Task: Copy out every record below with complete accuracy.

Data for this task:
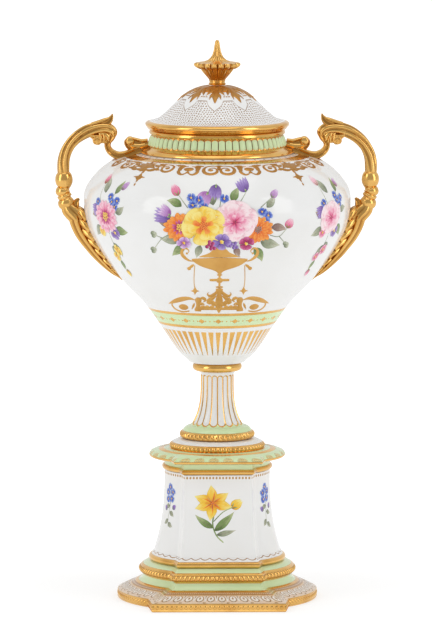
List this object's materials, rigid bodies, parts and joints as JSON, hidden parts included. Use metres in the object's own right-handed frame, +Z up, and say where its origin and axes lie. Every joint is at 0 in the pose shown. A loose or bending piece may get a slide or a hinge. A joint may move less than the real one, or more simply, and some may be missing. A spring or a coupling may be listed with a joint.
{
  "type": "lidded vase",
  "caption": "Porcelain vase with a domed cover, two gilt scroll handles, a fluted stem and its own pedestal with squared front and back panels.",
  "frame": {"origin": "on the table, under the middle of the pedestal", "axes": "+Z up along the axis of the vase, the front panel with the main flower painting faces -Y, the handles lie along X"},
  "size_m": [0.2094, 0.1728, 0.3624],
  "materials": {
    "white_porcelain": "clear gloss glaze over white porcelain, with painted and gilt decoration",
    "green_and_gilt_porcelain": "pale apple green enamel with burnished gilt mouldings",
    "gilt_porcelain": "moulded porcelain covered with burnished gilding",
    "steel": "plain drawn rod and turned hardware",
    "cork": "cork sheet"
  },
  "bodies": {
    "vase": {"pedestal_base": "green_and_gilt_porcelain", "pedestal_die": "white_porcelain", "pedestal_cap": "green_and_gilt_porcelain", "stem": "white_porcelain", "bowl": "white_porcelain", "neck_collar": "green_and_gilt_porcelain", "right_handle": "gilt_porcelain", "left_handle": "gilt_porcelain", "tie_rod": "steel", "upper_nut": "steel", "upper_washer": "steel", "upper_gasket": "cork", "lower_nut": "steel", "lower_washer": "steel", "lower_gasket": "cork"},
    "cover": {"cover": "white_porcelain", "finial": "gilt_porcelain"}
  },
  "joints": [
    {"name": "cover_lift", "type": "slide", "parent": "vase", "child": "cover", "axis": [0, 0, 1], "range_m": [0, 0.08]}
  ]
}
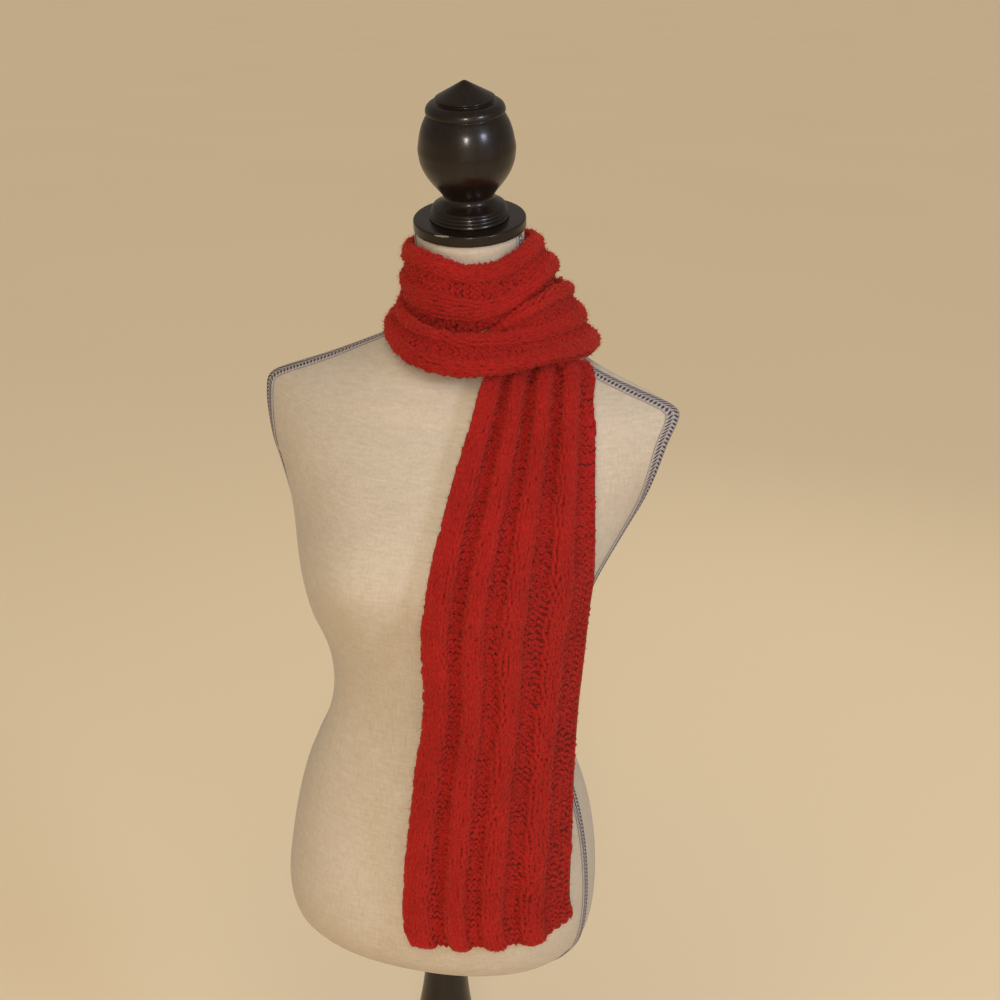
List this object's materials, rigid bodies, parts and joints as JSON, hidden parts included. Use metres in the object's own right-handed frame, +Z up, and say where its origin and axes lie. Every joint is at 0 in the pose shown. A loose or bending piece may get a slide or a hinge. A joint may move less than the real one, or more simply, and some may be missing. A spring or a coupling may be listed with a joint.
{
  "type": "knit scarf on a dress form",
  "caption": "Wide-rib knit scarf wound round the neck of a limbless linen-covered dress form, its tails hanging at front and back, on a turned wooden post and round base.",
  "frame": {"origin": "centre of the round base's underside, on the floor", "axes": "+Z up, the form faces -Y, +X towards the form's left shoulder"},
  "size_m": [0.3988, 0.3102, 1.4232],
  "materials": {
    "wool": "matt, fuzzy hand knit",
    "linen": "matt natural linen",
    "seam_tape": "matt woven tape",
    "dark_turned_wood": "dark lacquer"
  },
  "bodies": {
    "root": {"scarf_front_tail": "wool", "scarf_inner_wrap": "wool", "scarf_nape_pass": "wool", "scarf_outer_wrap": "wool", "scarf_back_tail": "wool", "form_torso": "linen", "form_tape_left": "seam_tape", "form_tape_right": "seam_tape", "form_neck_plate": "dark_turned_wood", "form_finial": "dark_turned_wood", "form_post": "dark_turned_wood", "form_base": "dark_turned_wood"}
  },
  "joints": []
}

Written solution:
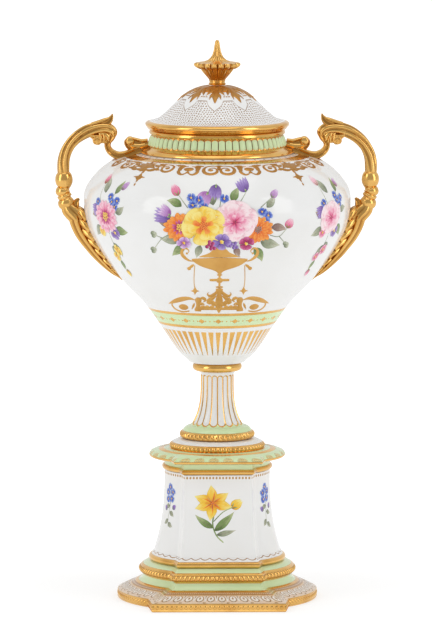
List this object's materials, rigid bodies, parts and joints as JSON, hidden parts included. Use metres in the object's own right-handed frame, +Z up, and say where its origin and axes lie. Every joint is at 0 in the pose shown. A loose or bending piece may get a slide or a hinge. A joint may move less than the real one, or more simply, and some may be missing. A spring or a coupling may be listed with a joint.
{
  "type": "lidded vase",
  "caption": "Porcelain vase with a domed cover, two gilt scroll handles, a fluted stem and its own pedestal with squared front and back panels.",
  "frame": {"origin": "on the table, under the middle of the pedestal", "axes": "+Z up along the axis of the vase, the front panel with the main flower painting faces -Y, the handles lie along X"},
  "size_m": [0.2094, 0.1728, 0.3624],
  "materials": {
    "white_porcelain": "clear gloss glaze over white porcelain, with painted and gilt decoration",
    "green_and_gilt_porcelain": "pale apple green enamel with burnished gilt mouldings",
    "gilt_porcelain": "moulded porcelain covered with burnished gilding",
    "steel": "plain drawn rod and turned hardware",
    "cork": "cork sheet"
  },
  "bodies": {
    "vase": {"pedestal_base": "green_and_gilt_porcelain", "pedestal_die": "white_porcelain", "pedestal_cap": "green_and_gilt_porcelain", "stem": "white_porcelain", "bowl": "white_porcelain", "neck_collar": "green_and_gilt_porcelain", "right_handle": "gilt_porcelain", "left_handle": "gilt_porcelain", "tie_rod": "steel", "upper_nut": "steel", "upper_washer": "steel", "upper_gasket": "cork", "lower_nut": "steel", "lower_washer": "steel", "lower_gasket": "cork"},
    "cover": {"cover": "white_porcelain", "finial": "gilt_porcelain"}
  },
  "joints": [
    {"name": "cover_lift", "type": "slide", "parent": "vase", "child": "cover", "axis": [0, 0, 1], "range_m": [0, 0.08]}
  ]
}
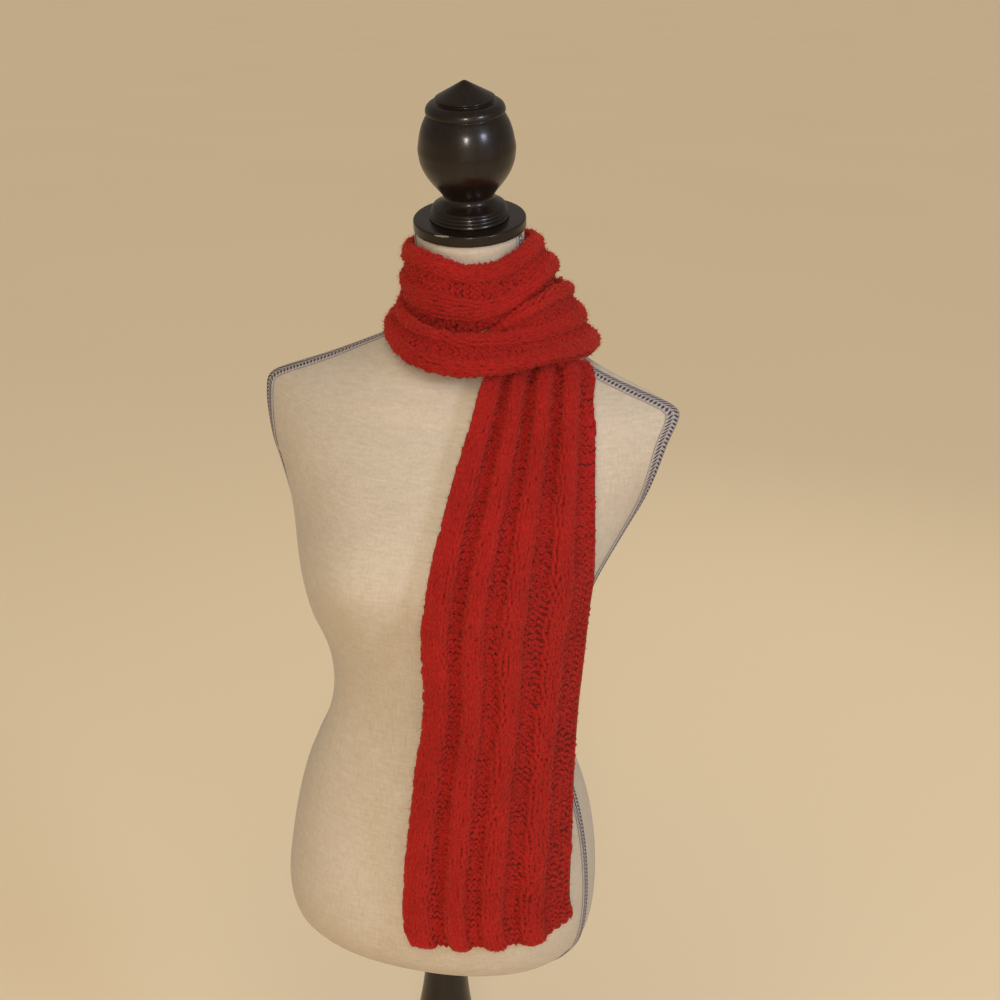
List this object's materials, rigid bodies, parts and joints as JSON, hidden parts included. Use metres in the object's own right-handed frame, +Z up, and say where its origin and axes lie. Every joint is at 0 in the pose shown. A loose or bending piece may get a slide or a hinge. A joint may move less than the real one, or more simply, and some may be missing. A spring or a coupling may be listed with a joint.
{
  "type": "knit scarf on a dress form",
  "caption": "Wide-rib knit scarf wound round the neck of a limbless linen-covered dress form, its tails hanging at front and back, on a turned wooden post and round base.",
  "frame": {"origin": "centre of the round base's underside, on the floor", "axes": "+Z up, the form faces -Y, +X towards the form's left shoulder"},
  "size_m": [0.3988, 0.3102, 1.4232],
  "materials": {
    "wool": "matt, fuzzy hand knit",
    "linen": "matt natural linen",
    "seam_tape": "matt woven tape",
    "dark_turned_wood": "dark lacquer"
  },
  "bodies": {
    "root": {"scarf_front_tail": "wool", "scarf_inner_wrap": "wool", "scarf_nape_pass": "wool", "scarf_outer_wrap": "wool", "scarf_back_tail": "wool", "form_torso": "linen", "form_tape_left": "seam_tape", "form_tape_right": "seam_tape", "form_neck_plate": "dark_turned_wood", "form_finial": "dark_turned_wood", "form_post": "dark_turned_wood", "form_base": "dark_turned_wood"}
  },
  "joints": []
}